BT made a profit of £2bn in 2021. If that money were equally divided amongst the producers of that value, each worker (and BT employs just over 100,000 of them, 90% in the UK) could receive a pay bonus of £19,000, in relation to that year, with varying fluctuations according to company performance in subsequent years. That would be more than enough to compensate for the cost-of-living crisis, and allow workers perhaps to pay off their mortgages sooner, or pay university tuition fees for their offspring, or whatever they choose. The strikers in Chelmsford seemed excited by this proposal.

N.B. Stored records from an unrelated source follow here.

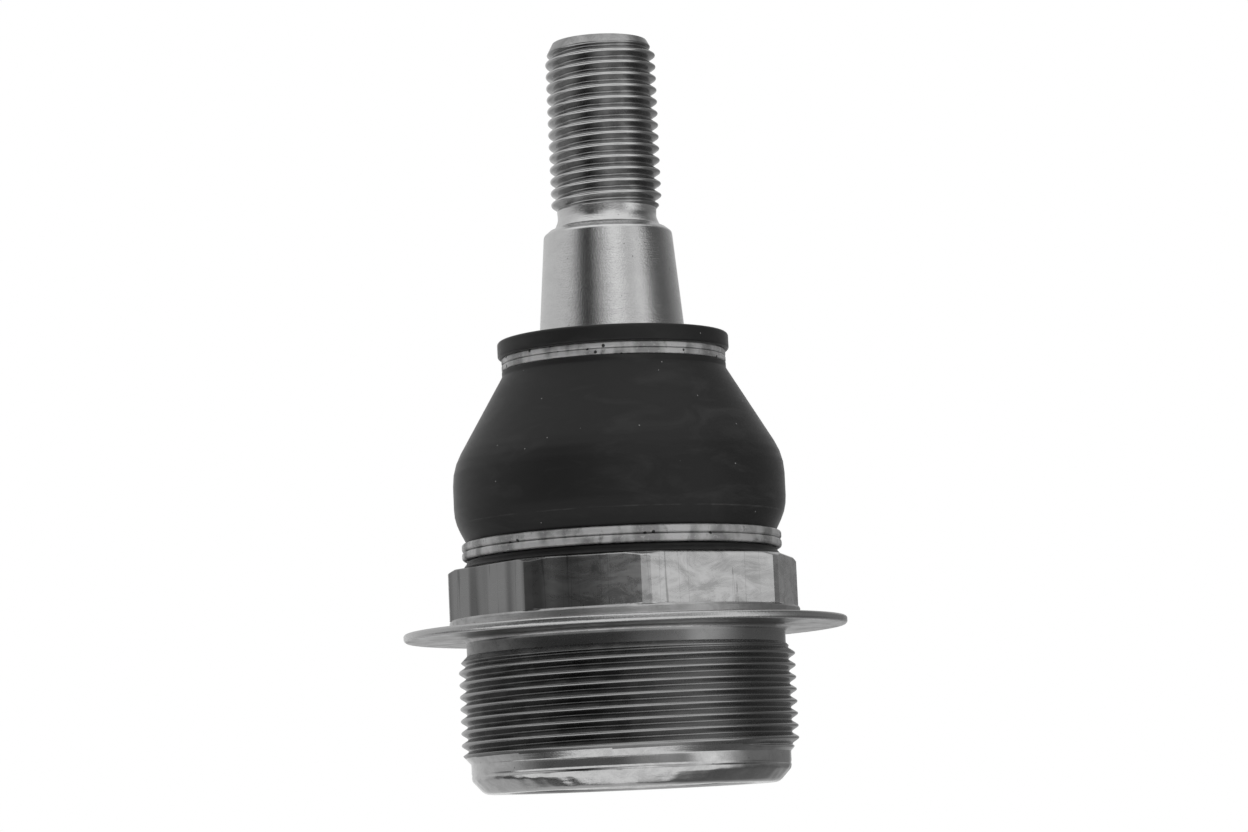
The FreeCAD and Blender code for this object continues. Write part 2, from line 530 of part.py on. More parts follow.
def wire_section(thick, width, edge):
    """Rectangle with chamfered corners about the origin, upright in the plane y = 0."""
    half_thick, half_width = thick / 2, width / 2
    quarter = [(half_thick, half_width - edge), (half_thick - edge, half_width)]
    corners = []
    for side, level in ((1, 1), (-1, 1), (-1, -1), (1, -1)):
        ordered = quarter if side * level > 0 else quarter[::-1]
        corners += [FreeCAD.Vector(side * across, 0, level * along) for across, along in ordered]
    return Part.makePolygon(corners + corners[:1])


def spring_ring(label, groove_radius, groove_low, thick, width):
    """Two flat turns of wire in a groove, joined by one short crossover at the back.

    The wire starts just past the crossover, goes round once, steps up by its own height at
    the back (+Y) and goes round again, so that its ends never meet the crossover.
    """
    radius = size(f"{groove_radius} + ring_gap + {thick} / 2")
    low = size(f"{groove_low} + ring_gap + {width} / 2")
    rise = size(f"{width} + wire_turn_gap")
    end_angle = size("ring_end_angle")
    jog_angle = size("ring_jog_angle")

    def place(degrees, height):
        turn = math.radians(degrees + 90)
        return FreeCAD.Vector(radius * math.cos(turn), radius * math.sin(turn), height)

    def heading(degrees):
        turn = math.radians(degrees + 90)
        return FreeCAD.Vector(-math.sin(turn), math.cos(turn), 0)

    def flat_turn(start, end, height):
        middle = place((start + end) / 2, height)
        return Part.Arc(place(start, height), middle, place(end, height)).toShape()

    crossover = Part.BSplineCurve()
    crossover.interpolate(
        Points=[place(-jog_angle, low), place(0, low + rise / 2), place(jog_angle, low + rise)],
        InitialTangent=heading(-jog_angle),
        FinalTangent=heading(jog_angle),
    )
    path = Part.Wire([
        flat_turn(end_angle, 360 - jog_angle, low),
        crossover.toShape(),
        flat_turn(jog_angle, 360 - end_angle, low + rise),
    ])
    upright = FreeCAD.Rotation(FreeCAD.Vector(0, 0, 1), end_angle + 90)
    section = wire_section(size(thick), size(width), size("wire_edge"))
    section.Placement = FreeCAD.Placement(place(end_angle, low), upright)
    ring = doc.addObject("Part::Feature", label)
    ring.Label = label
    ring.Shape = path.makePipeShell([section], True, False)


# Square wire holds the cuff, and a flatter one the collar
spring_ring("lower_clamp_ring", CUFF_GROOVE, LOWER_GROOVE_LOW, "lower_wire_thick", "lower_wire_width")
spring_ring("upper_clamp_ring", COLLAR_GROOVE, UPPER_GROOVE_LOW, "upper_wire_thick", "upper_wire_width")

doc.recompute()

# Every feature must have worked, and every piece must be a sound solid
for item in doc.Objects:
    for bad in ("Invalid", "Error"):
        if bad in item.State:
            raise RuntimeError(f"{item.Label} is {bad}")

kinds = ("PartDesign::Body", "Part::Torus", "Part::Feature")
pieces = [item for item in doc.Objects if item.TypeId in kinds]
os.makedirs("parts", exist_ok=True)
for piece in pieces:
    shape = piece.Shape
    if shape.isNull() or not shape.isValid() or not shape.Solids:
        raise RuntimeError(f"{piece.Label} has no sound solid")
    print(f"{piece.Label}: {len(shape.Solids)} solid, {shape.Volume:.1f} mm3")

for piece in pieces:
    piece.Shape.exportStep(f"parts/{piece.Label}.step")
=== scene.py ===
# %% [markdown]
# A suspension ball joint: a ball stud in a screwed steel housing, with a rubber boot held by two wire rings.
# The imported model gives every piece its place. This lesson dresses it: threads, boot, rings and finishes.
# Loading the frame comes first, because every length below is read from it or set against it.

# %% Load the fixed frame
import math
import bmesh
import bpy
import numpy as np
from mathutils import Matrix, Vector


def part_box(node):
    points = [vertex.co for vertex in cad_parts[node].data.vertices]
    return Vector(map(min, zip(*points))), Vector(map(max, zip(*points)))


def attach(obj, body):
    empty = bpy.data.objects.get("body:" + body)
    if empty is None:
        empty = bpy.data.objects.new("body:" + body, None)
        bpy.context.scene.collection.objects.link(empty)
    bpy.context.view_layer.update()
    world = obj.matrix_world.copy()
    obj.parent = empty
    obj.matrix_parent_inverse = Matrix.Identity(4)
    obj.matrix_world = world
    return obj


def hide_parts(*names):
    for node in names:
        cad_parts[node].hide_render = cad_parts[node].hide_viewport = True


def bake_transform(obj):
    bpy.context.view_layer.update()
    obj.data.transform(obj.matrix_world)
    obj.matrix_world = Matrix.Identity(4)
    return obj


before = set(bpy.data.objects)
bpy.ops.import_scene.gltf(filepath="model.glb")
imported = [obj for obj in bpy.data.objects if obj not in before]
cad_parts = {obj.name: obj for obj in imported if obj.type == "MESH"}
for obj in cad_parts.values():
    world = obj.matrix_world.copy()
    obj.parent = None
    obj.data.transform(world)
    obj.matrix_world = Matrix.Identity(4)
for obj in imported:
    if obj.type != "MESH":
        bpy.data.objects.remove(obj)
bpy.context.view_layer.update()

MM = 0.001


def node_box(name):
    """Lowest and highest corner of a solid, in millimetres."""
    low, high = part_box(name)
    return np.array(low) / MM, np.array(high) / MM


# %% [markdown]
# The photograph was taken with a long lens, about half a metre away and from slightly below the flange.
# Its circles are thin ellipses, and the joint leans to the left, so the camera is pitched up and rolled.
# Lens, distance, pitch and roll are worked out from those ellipses.

# %% Camera
LENS = 112.5
CAMERA_DISTANCE = 487.0
CAMERA_HEIGHT = -23.7
CAMERA_ASIDE = 1.01
CAMERA_AZIMUTH = math.radians(12.0)
CAMERA_PITCH = math.radians(6.29)
CAMERA_ROLL = math.radians(-2.58)

towards_camera = np.array([math.sin(CAMERA_AZIMUTH), -math.cos(CAMERA_AZIMUTH), 0.0])
camera_right = np.array([math.cos(CAMERA_AZIMUTH), math.sin(CAMERA_AZIMUTH), 0.0])
camera_place = towards_camera * CAMERA_DISTANCE + camera_right * CAMERA_ASIDE
camera_place[2] = CAMERA_HEIGHT

camera_data = bpy.data.cameras.new("camera")
camera_data.lens = LENS
camera_data.clip_start = 0.01
camera = bpy.data.objects.new("camera", camera_data)
bpy.context.collection.objects.link(camera)
bpy.context.scene.camera = camera
turn = Matrix.Rotation(CAMERA_AZIMUTH, 4, "Z")
tilt = Matrix.Rotation(math.pi / 2 + CAMERA_PITCH, 4, "X")
lean = Matrix.Rotation(CAMERA_ROLL, 4, "Z")
camera.matrix_world = Matrix.Translation([float(x) * MM for x in camera_place]) @ turn @ tilt @ lean
print("camera at", np.round(camera_place, 1), "mm")


# %% [markdown]
# Almost every piece here was turned on a lathe or moulded round, so it is a half outline swept about Z.
# Real edges are never perfectly sharp: a corner gets a small rounding, which catches a thin line of light.
# So an outline is a short list of corners, each with its own rounding radius. A curve tool with bevels
# would do as well, but a list of numbers shows the real dimensions at a glance.

# %% Outlines with rounded corners
DEGREES_PER_STEP = 9.0


def outline(corners, closed=True, longest=None):
    """Points along a path whose corners (across, along, rounding) become arcs.

    An arc of radius q at a corner that turns by angle t starts and ends q * tan(t / 2)
    from the corner, and its centre lies on the corner's bisector.
    """
    path = []
    count = len(corners)
    for number, (across, along, rounding) in enumerate(corners):
        here = np.array([across, along], float)
        before = np.array(corners[number - 1][:2], float) - here
        after = np.array(corners[(number + 1) % count][:2], float) - here
        if rounding <= 0 or (not closed and number in (0, count - 1)):
            path.append(here)
            continue
        before_length, after_length = np.linalg.norm(before), np.linalg.norm(after)
        before, after = before / before_length, after / after_length
        turned = math.pi - math.acos(np.clip(before @ after, -1, 1))
        reach = min(rounding * math.tan(turned / 2), 0.499 * before_length, 0.499 * after_length)
        radius = reach / math.tan(turned / 2)
        bisector = (before + after) / np.linalg.norm(before + after)
        centre = here + bisector * radius / math.cos(turned / 2)
        first, last = here + before * reach - centre, here + after * reach - centre
        steps = max(2, round(math.degrees(turned) / DEGREES_PER_STEP))
        share = np.linspace(0, 1, steps + 1)[:, None]
        arc = (np.sin((1 - share) * turned) * first + np.sin(share * turned) * last) / math.sin(turned)
        path.extend(centre + arc)
    path = np.array(path)
    if longest is None:
        return path
    return subdivided(path, longest, closed)


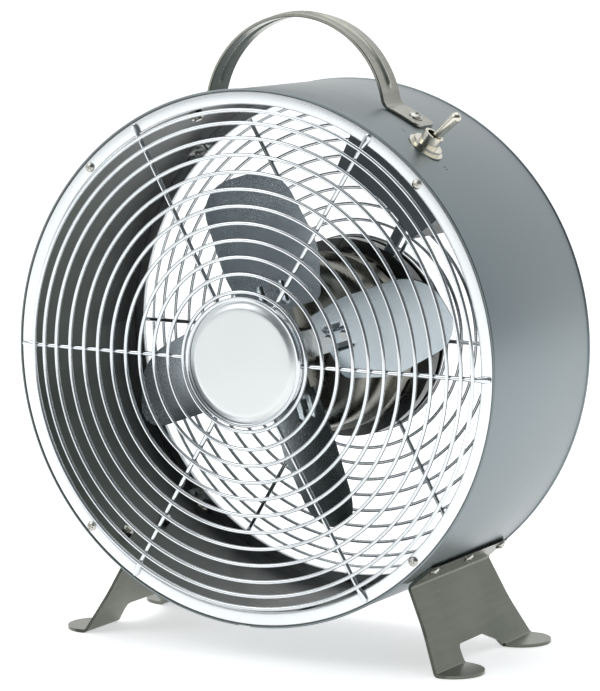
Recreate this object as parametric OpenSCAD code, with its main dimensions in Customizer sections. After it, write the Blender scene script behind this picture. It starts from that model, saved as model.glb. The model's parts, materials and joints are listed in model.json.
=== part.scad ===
// Retro drum desk fan: a rolled steel drum on two bent sheet legs, with wire grilles, a four-blade
// fan on a small induction motor, a strap handle and a toggle switch.
// Origin: on the table under the middle of the drum. +Z up, +Y to the rear, +X to the fan's right.

/* [Drum] */
// Outer radius of the drum shell
drum_r = 130.2; // [129:0.1:132]
// Depth of the drum shell from its front edge to its rear edge
drum_depth = 110; // [109:0.5:112]
// Thickness of the shell's steel sheet
sheet = 1; // [0.8:0.1:1.1]
// Section radius of the rolled bead on each edge
bead_r = 0.7; // [0.6:0.05:0.75]
// Height of the drum's axis above the table
axis_h = 146; // [145:0.5:150]

/* [Grilles] */
// Section radius of the grille's ring wire
wire_r = 0.95; // [0.8:0.05:1.1]
// Section radius of the grille's spokes
spoke_r = 1.15; // [1:0.05:1.3]
// Number of spokes in each grille
spokes = 6; // [4:1:8]
// Outer radius of the round badge
badge_r = 31.6; // [30:0.2:32]

/* [Fan] */
// Radius of the blade tips
tip_r = 89.5; // [86:0.5:91]
// Number of blades
blades = 4; // [4:1:4]
// Pitch of the blades
pitch = 30; // [26:1:32]
// Angle of the first blade from the horizontal, at rest
first_blade = 19; // [0:1:89]
// Distance of the blades' middle plane behind the drum's front edge
blade_y = 41; // [40:0.5:42]
// Radius of the motor shaft
shaft_r = 4; // [3.5:0.1:4]

/* [Motor] */
// Outer radius of the motor can's slotted part
can_r = 45; // [44.5:0.5:46]
// Outer radius of the black rear cover
cover_r = 50.5; // [50:0.5:52]
// Number of vent slots round the can
can_slots = 22; // [16:2:24]

/* [Handle] */
// Outer radius of the carrying handle
handle_r = 50; // [46:1:52]
// Width of the handle strap
strap_w = 18.5; // [16:0.5:20]
// Thickness of the handle strap
strap_t = 1.6; // [1.4:0.1:2]

/* [Legs] */
// Thickness of the leg sheet
leg_t = 1.6; // [1.4:0.1:2]
// Half-width of the stance, measured at the bend of the toes
stance = 98; // [94:1:102]
// Half-width of each round toe
toe_r = 16; // [14:1:17]

/* [Switch] */
// Angle of the toggle switch round the drum
switch_a = 52.9; // [51:0.1:54]
// Distance of the toggle switch behind the front edge
switch_y = 30.3; // [28:0.1:32]
// Tilt of the toggle lever at each end of its travel
lever_tilt = 10.7; // [8:0.1:11]

/* [Hidden] */

$fn = 96;
eps = 0.05;            // air gap between pieces that are pressed or laid together
through = 1;           // how far a cut runs past the faces that it opens
shell_in = drum_r - sheet;

// Front and rear rings
bead_mid = drum_r - 0.25; // radius of the bead's middle
ring_in = drum_r - 7.1;
ring_out = shell_in - eps;
ring_y = 0.4;          // front face of the ring behind the drum's edge
ring_t = 1;
ring_screw_r = (ring_in + ring_out) / 2;
ring_screw_angles = [45, 135, 225, 315];
ring_screw_shank = 1.15;
ring_hole = 1.4;
tab_out = shell_in - 0.15;
tab_w = 8;
tab_t = 1;
tab_l = 6;

// Grille wires: radii of the rings and height of the dome in front of the drum's edge
badge_ring = badge_r + 2.2;
front_spoke_in = 28;   // inner ends of the spokes, front and rear
rear_spoke_in = 42;
spoke_out = ring_in + 1.4;
dome = [[front_spoke_in, 4.6], [spoke_out, 2.6]];
first_ring = 42.4;
ring_step = 8.12;
wire_rings = concat([for (k = [0:8]) first_ring + ring_step * k], [ring_in - 8.6, ring_in - 2.6]);
weld = 0.3;            // how far a spoke sinks into the ring wires
spoke_drop = wire_r + spoke_r - weld;
flat_tip = [4.6, 1.2, 3.2];

// Badge
badge_back = -4;
badge_floor = 0.5;
badge_screw_r = 20;
badge_screw_angles = [30, 150, 270];
backplate_y = -1.6;
backplate_t = 1;

// Motor
can_front_r = can_r - 3;
can_wall = 1.2;
can_front_y = 57;
can_rear_y = 98.95;
can_step_y = 80;
shoulder = 10;
housing_in = 8.05;
housing_out = 9.5;
bearing_out = 8;
bearing_in = shaft_r + 0.04;
cover_front_y = 99;
cover_rear_y = drum_depth - 0.3;
cover_wall = 1.2;
cover_mouth = 36;
cover_bevel = 4;
plate_t = 1.5;
plate_y = cover_rear_y + eps;
motor_screw_r = 40;
motor_screw_angles = [45, 135, 225, 315];
gland_r = 40;
gland_bore = 3.2;
gland_body = 4.8;
block = [8, 8, 18];     // terminal block
block_a = -20;
block_r = 35;
block_y = cover_rear_y - cover_wall - block.y - 0.1;
vent_count = 8;
stack_y = 68;
stack_l = 24;
stator_in = 21.3;
rotor_r = 20.8;
slot_count = 8;
coil_r = 24.3;
coil_w = 9;
coil_h = 6;            // height of the winding heads beyond the stack

// Fan
hub_r = 11;
hub_front = 33;
hub_rear = 49;
shaft_front = 31;
camber_r = 110;        // radius of the blades' curve across the chord
blade_t = 1;
arm_t = 1.2;
arm_w = 15;
rib_r = 1;
rib_z = 0.7;           // the ribs' middle above the blade's mid-surface
rib_l = 10;
rivet_radii = [23, 32];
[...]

What is more, from the point of view of other workers in other sectors, strikes in one area benefit other areas as well. If successful, a victorious strike, or patchwork of industrial action, will drive up wages for all workers, not just the brave strikers. When wages are higher in one sector, the bargaining power of the whole working class is improved because individuals can retrain for work in the dynamic sector, forcing a retention crisis is companies that do not pay fairly. Nevertheless, there will always be an element of vulnerability whilst the profit system persists, so it is worth thinking about whether class struggle could lead to the more permanent solution of regime change: a new idea of workers receiving the full fruits of their labour, bypassing the central motivation of profit altogether.

In order to achieve such a reformed economy with new economic priorities, workers will find they fundamentally have to run the company themselves. Their collective elects supervisors, of course, paid at the average for a skilled worker, to oversee the day-to-day running (one cannot expect a busy engineer to also do the accounts). But everyone gets rewarded in relation to the overall company performance, rather than being paid a fixed wage which under the profit system, is always going to be under threat. The new system, whilst being more rewarding, would also logically create a greater sense of pride in one’s work and incentivize best practice, innovation, and creativity. Perhaps our current economy is so sluggish only because workers are treated badly. The majority needs to feel like they have a real stake in society, a proper sense it is worth doing what they are doing.

However, none of this is anything any elected Member of Parliament can usher in. Really an idea of worker’s control can only come to fruition by their actions in the workplace itself. Which is why it is so important to back their side in the class struggle, thereby to accelerate their potential for success.